新城下原第二遺跡のトーテム段階 1
新城下原第二遺跡のⅤ層には、川跡の層が乗っている。浜屋原式土器は、Ⅴ層で66%、川跡で61%を占め、Ⅴ層の方が高いが、どちらも浜屋原式土器の段階にあると想定して貝類を見てみる。
浜屋原式土器が象徴するのは、シオマネキ・トーテムだ。Ⅴ層でいえば、それはタママキガイに示されている。これは、カニの腹節との類似が捉えられたものだと言える。それは、スダレハマグリやイソハマグリにも言える。
3位のリュウキュウザルも同様だが、放射肋の目立つ貝の選択は、シャコ貝トーテムの類似を捉えたものだ。それはカワラガイ、アラスジケマンにも言える。
イボウミニナ、カワニナのような長い円錐状の貝は、シオマネキの長い鋏との類似が捉えられている。
ホウシュノタマ、クマノコは、美しい。シオマネキ・トーテムの段階では、シオマネキがそうであるように、色は重視されたと思える。しかし、このふたつはそれだけではなく、硬い蓋が重視された。それはそのまま貝を示すと考えられたのだと思える。
こうしてみれば、約6割は腹節との類似が重視されている。
川跡の層では、Ⅴ層で3割を占めたタママキガイに代わり、約4割をアラスジケマンが占める。これは発達した放射肋にシャコ貝との類似を見たもので、同じことはホソスジイナミにも言える。
ついで多いのはチョウセンサザエの蓋だ。これは、Ⅴ層のホウシュノタマクマノコ、川跡では、オキナワヤマタニシ、カンギクも同様で、蓋そのものが貝あるいはカニの腹部と見なされている。
ヒメジャコは、サンゴにはまり込み岩化するありかたがカニであり、色の美しさはシオマネキ(特にルリマダラシオマネキ)との類似が捉えられている。
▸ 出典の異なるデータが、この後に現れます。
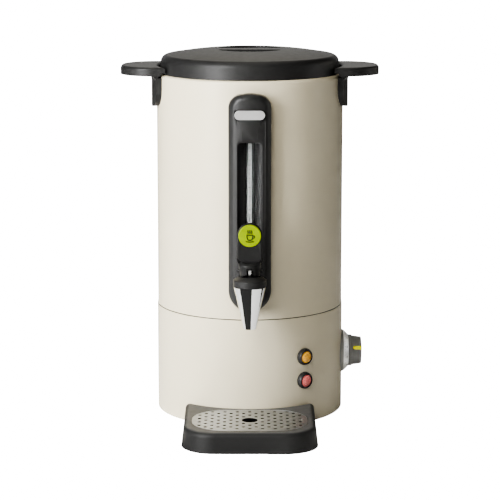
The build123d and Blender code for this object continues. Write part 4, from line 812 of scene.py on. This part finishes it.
class URN_OT_grille(bpy.types.Operator):
    """Perforate the drip grille and roll the edges of its holes"""

    bl_idname = "urn.grille"
    bl_label = "Drip grille"

    under = 0.9  # share of the rim's width that the sheet reaches under it

    def execute(self, context):
        grille = context.scene.urn_grille
        low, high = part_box("drip_grille")
        width, depth, thick = high - low
        tree = Tree(
            "Perforations", Width=width, Depth=depth, Thickness=thick, Corner=grille.corner,
            Sheet=grille.sheet, Rim=grille.rim, Dish=grille.dish,
            Hole=grille.hole, Pitch=grille.pitch, Margin=grille.margin, Finger=grille.finger,
            Columns=2 * int(width / 2 / grille.pitch) + 1,
            Rows=2 * int(depth / 2 / grille.pitch) + 1,
            Finish=finishes()["stainless"])
        size = tree.given
        finger = tree.add("GeometryNodeCurvePrimitiveCircle", Resolution=64, Radius=size["Finger"])
        edge = self.outline(tree, size["Rim"] * self.under)
        sheet = self.slab(tree, tree.join(edge, finger, self.holes(tree)), size["Sheet"],
                          size["Sheet"] + size["Dish"])
        edges = tree.join(self.outline(tree, 0), self.outline(tree, size["Rim"]))
        rim = self.slab(tree, edges, size["Thickness"], size["Thickness"])
        plate = tree.grow(tree.join(rim, sheet))
        middle = (low + high) / 2
        plate.transform(Matrix.Translation((middle.x, middle.y, high.z)))
        piece("grille_plate", tidy(plate, bevel=grille.edge), "grille", "stainless", "drip_grille",
              skin="grille_skin")
        return {"FINISHED"}

    def holes(self, tree):
        """Staggered drain holes, clear of the rounded outline and of the finger hole."""
        size = tree.given
        grid = tree.add("GeometryNodeMeshGrid",
                        Vertices_X=size["Columns"], Size_X=size["Pitch"] * (size["Columns"] - 1),
                        Vertices_Y=size["Rows"], Size_Y=size["Pitch"] * (size["Rows"] - 1))
        here = tree.add("GeometryNodeInputPosition")
        x, y, _ = tree.values("ShaderNodeSeparateXYZ", Vector=here)
        column, row = [tree.math("ROUND", place / size["Pitch"]) for place in (x, y)]
        past = []
        for place, side in ((x, size["Width"]), (y, size["Depth"])):
            over = tree.math("ABSOLUTE", place) - (side * 0.5 - size["Corner"])
            past.append(tree.math("MAXIMUM", over, 0))
        inside = self.far(tree, *past) < size["Corner"] - size["Margin"]
        clear = self.far(tree, x, y) > size["Finger"] + size["Margin"]
        keep = (column + row) % 2 * (inside * clear)
        spots = tree.add("GeometryNodeMeshToPoints", Mesh=grid, Selection=keep)
        hole = tree.add("GeometryNodeCurvePrimitiveCircle", Resolution=20, Radius=size["Hole"])
        return tree.scatter(spots, hole)

    def outline(self, tree, inset):
        """The grille's outline, moved in by inset."""
        size = tree.given
        sides = tree.add("GeometryNodeCurvePrimitiveQuadrilateral",
                         Width=size["Width"] - inset * 2, Height=size["Depth"] - inset * 2)
        return tree.add("GeometryNodeFilletCurve", {"mode": "POLY"}, Curve=sides, Count=24,
                        Radius=size["Corner"] - inset)

    def slab(self, tree, curves, thick, drop):
        """The area inside the curves made thick, with its underside at the drop."""
        real = tree.add("GeometryNodeRealizeInstances", Geometry=curves)
        sheet = tree.add("GeometryNodeFillCurve", Curve=real)
        walls = tree.add("GeometryNodeExtrudeMesh", Mesh=sheet, Offset_Scale=thick,
                         Individual=False)
        both = tree.join(walls, tree.add("GeometryNodeFlipFaces", Mesh=sheet))
        down = tree.vector(Z=drop * -1)
        return tree.add("GeometryNodeTransform", Geometry=both, Translation=down)

    def far(self, tree, x, y):
        """How far x and y are from the middle."""
        return tree.math("SQRT", x * x + y * y)


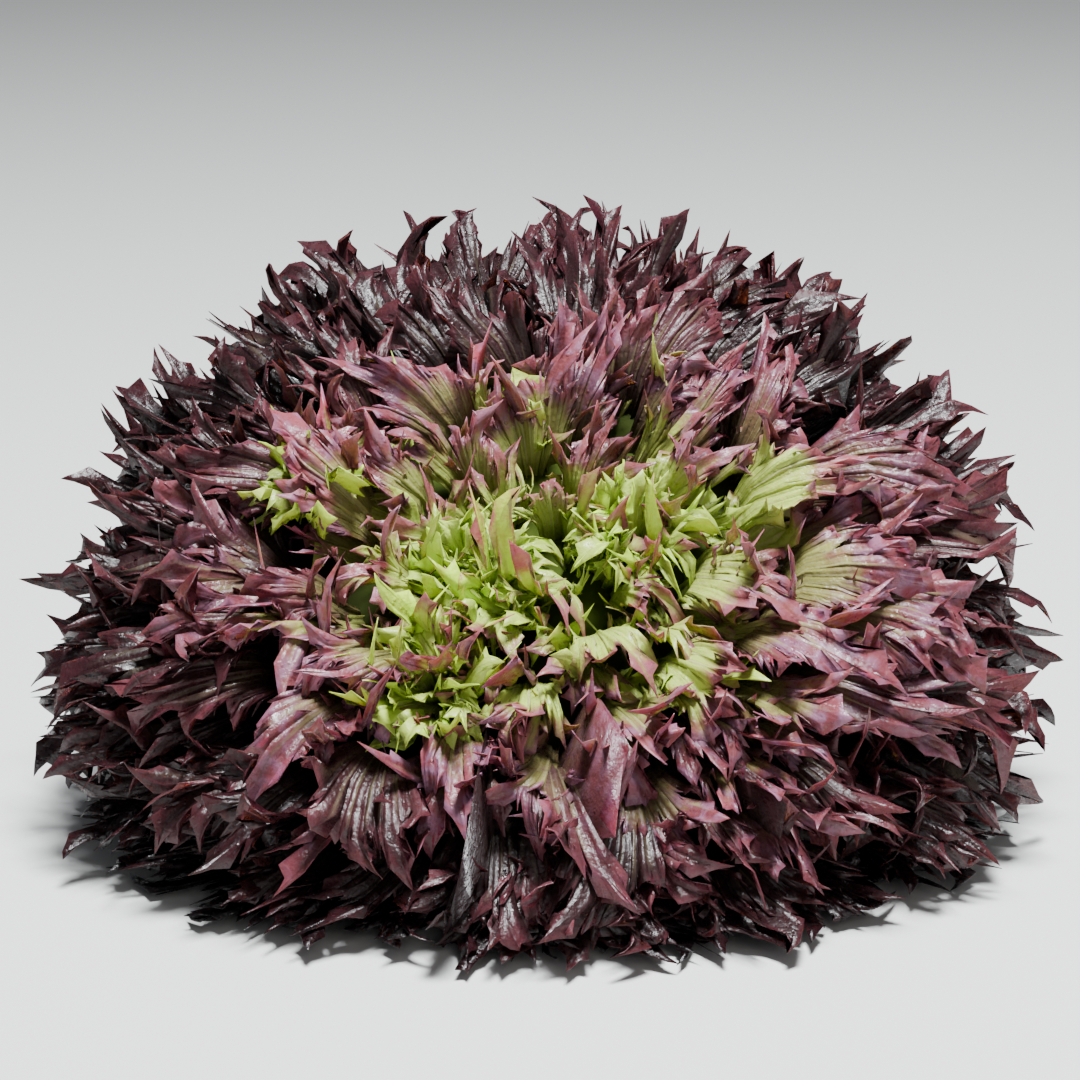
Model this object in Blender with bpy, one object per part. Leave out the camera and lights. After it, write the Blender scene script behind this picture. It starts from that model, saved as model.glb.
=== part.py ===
# A loose-leaf head of red incised lettuce, tilted on its side as it lies on a board.
#
# The head is a flattened ball of leaves round a short stem. Its leaves stand in a
# spiral on one axis, which leans forward (towards -Y) from the vertical, and the
# lowest of them are pressed flat by the board. Each leaf ends in a fan of pointed
# lobes, the outer ones long and dark, the heart's small and green. Lengths are in
# metres and angles in radians. A pair of numbers is the range of a seeded draw.

import math
import random

import bmesh
import bpy
from mathutils import Matrix, Vector

# Driving sizes of the head
HEAD_RADIUS = 0.146  # from the axis to the lobe tips at the widest
HEAD_HALF_HEIGHT = 0.078  # from the widest plane to the tips, along the axis
HEART_DIP = 0.010  # how far the heart lies below the tips round it
DIP_SPREAD = 0.42  # radians from the axis over which the dip fades
SQUARENESS = 2.3  # 2 is an ellipse in profile, more is boxier
AXIS_LEAN = math.radians(38)  # of the axis, from the vertical towards -Y
CENTRE_HEIGHT = 0.046  # of the ball's centre above the board
CENTRE_BACK = 0.001  # of the ball's centre, along Y, which puts the origin in the middle

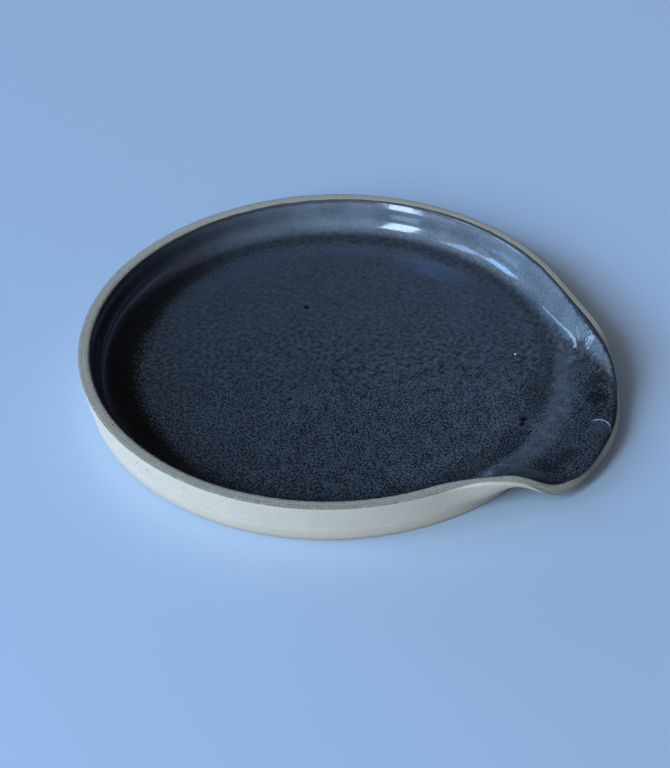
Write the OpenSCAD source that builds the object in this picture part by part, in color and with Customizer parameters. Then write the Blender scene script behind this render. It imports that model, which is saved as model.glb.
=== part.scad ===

腹節との類似は、イソハマグリ、シレナシジミ、オイノカガミ等によって捉えられた。ただ、、シレナシジミは、干潟・マングローブにおけるシャコ貝のように主として考えられていると思える。
鋏は、マガキガイ、ヒラマキイモ等に示される。
川跡では、シャコ貝トーテムとの類似がもっとも重視されている。それは1割強が蓋の重視で選ばれていることにも示されている。外套膜の美しさは、ヒメジャコ、シラナミを選ばせているが、シオマネキ・トーテムが一方で示唆するのは、もともとのトーテムであるシャコ貝の存在だ。これは、前5期においてサンゴ礁がトーテムとみなされ、シャコ貝が胞衣の産物と見なされていることを同時に示すものかもしれない。
Ⅴ層と川跡の層を比べると、川跡の方がよりシオマネキを示唆していると言える。それは、12位のマガキガイが示すシオマネキのシャープな鋏だ。
もうひとつある。川跡の底面からはアンボンクロザメ等のイモガイの集積が見つかっている。
これは報告書では、「意図的に川底に集積したものと考えるのが妥当」とされている。貝交易との関連ばかりが指摘されるが、これがそもそも示しているのは、シオマネキ・トーテムの段階だ。それが、鋭角な円錐であるイモガイを集めた根本的な理由になる。